The simplest C implementation of tail -f for Linux is this:

#include <unistd.h>
#include <sys/inotify.h>

int main() {
    int inotify_fd = inotify_init();
    inotify_add_watch(inotify_fd, "/tmp/f", IN_MODIFY);
    struct inotify_event event;
    while (1) {
        read(inotify_fd, &event, sizeof(event));
        [file has changed; open, stat, read new data]
    }
}

This is just a minimal example that's obviously lacking error checking and won't notice when the file is deleted/moved, but it should give a good idea about what the Python implementation should look like.

Here's a proper Python implementation that uses the built-in ctypes to talk to inotify in the way outlined above.

""" simple python implementation of tail -f, utilizing inotify. """

import ctypes
from errno import errorcode
import os
from struct import Struct

# constants from <sys/inotify.h>
IN_MODIFY = 2
IN_DELETE_SELF = 1024
IN_MOVE_SELF = 2048

def follow(filename, blocksize=8192):
    """
    Monitors the file, and yields bytes objects.

    Terminates when the file is deleted or moved.
    """
    with INotify() as inotify:
        # return when we encounter one of these events.
        stop_mask = IN_DELETE_SELF | IN_MOVE_SELF

        inotify.add_watch(filename, IN_MODIFY | stop_mask)

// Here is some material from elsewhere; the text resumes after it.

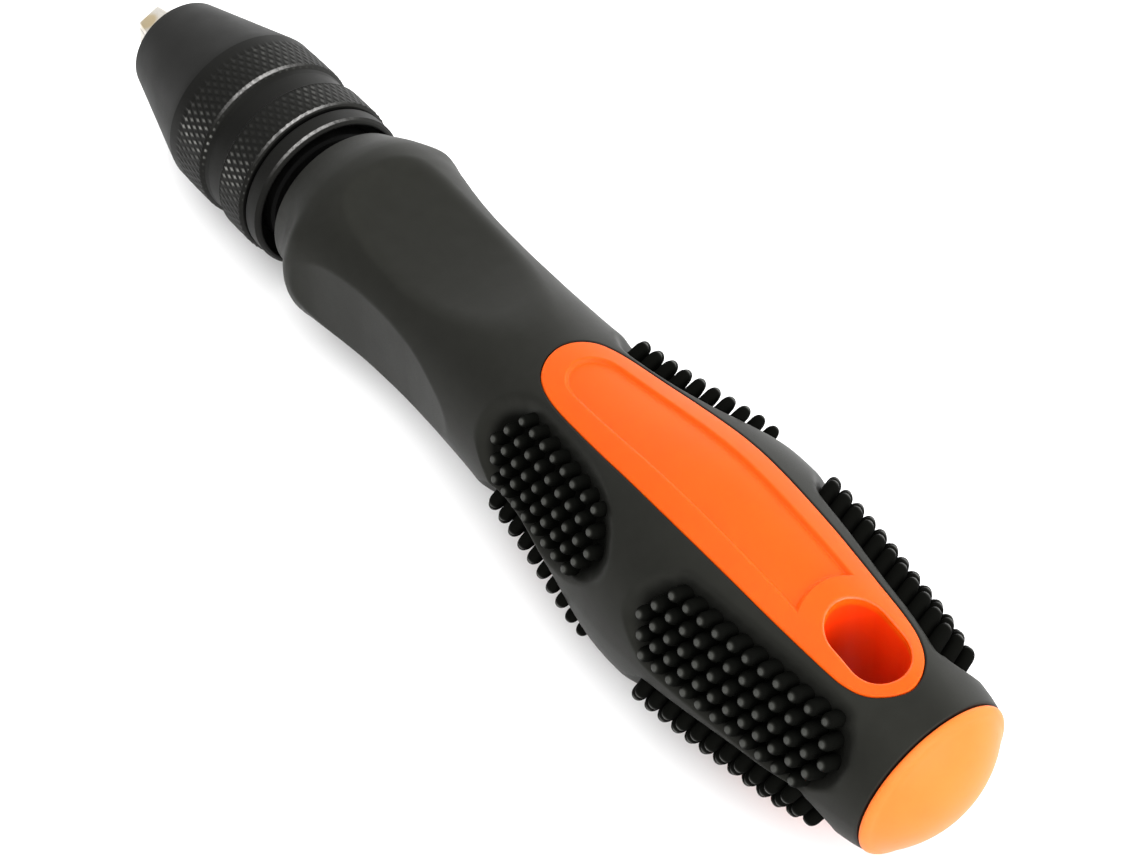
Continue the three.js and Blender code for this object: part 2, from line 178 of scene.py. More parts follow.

        # we have returned this many bytes from the file.
        filepos = 0
        while True:
            with open(filename, "rb") as fileobj:
                fileobj.seek(filepos)
                while True:
                    data = fileobj.read(blocksize)
                    if not data:
                        break
                    filepos += len(data)
                    yield data

            # wait for next inotify event
            _, mask, _, _ = inotify.next_event()
            if mask & stop_mask:
                break

LIBC = ctypes.CDLL("libc.so.6")


class INotify:
    """ Ultra-lightweight inotify class. """
    def __init__(self):
        self.fd = LIBC.inotify_init()
        if self.fd < 0:
            raise OSError("could not init inotify: " + errorcode[-self.fd])
        self.event_struct = Struct("iIII")

    def __enter__(self):
        return self

    def __exit__(self, exc_type, exc, exc_tb):
        self.close()

    def close(self):
        """ Frees the associated resources. """
        os.close(self.fd)

    def next_event(self):
        """
        Waits for the next event, and returns a tuple of
        watch id, mask, cookie, name (bytes).
        """
        raw = os.read(self.fd, self.event_struct.size)
        watch_id, mask, cookie, name_size = self.event_struct.unpack(raw)
        if name_size:
            name = os.read(self.fd, name_size)
        else:
            name = b""

        return watch_id, mask, cookie, name

    def add_watch(self, filename, mask):
        """
        Adds a watch for filename, with the given mask.
        Returns the watch id.
        """
        if not isinstance(filename, bytes):
            raise TypeError("filename must be bytes")
        watch_id = LIBC.inotify_add_watch(self.fd, filename, mask)
        if watch_id < 0:
            raise OSError("could not add watch: " + errorcode[-watch_id])
        return watch_id


def main():
    """ CLI """
    from argparse import ArgumentParser
    cli = ArgumentParser()
    cli.add_argument("filename")
    args = cli.parse_args()
    import sys
    for data in follow(args.filename.encode()):
        sys.stdout.buffer.write(data)
        sys.stdout.buffer.flush()

if __name__ == '__main__':
    try:
        main()
    except KeyboardInterrupt:
        print("")

Note that there are various inotify adapters for Python, such as inotify, pyinotify and python-inotify. Those would basically do the work of the INotify class.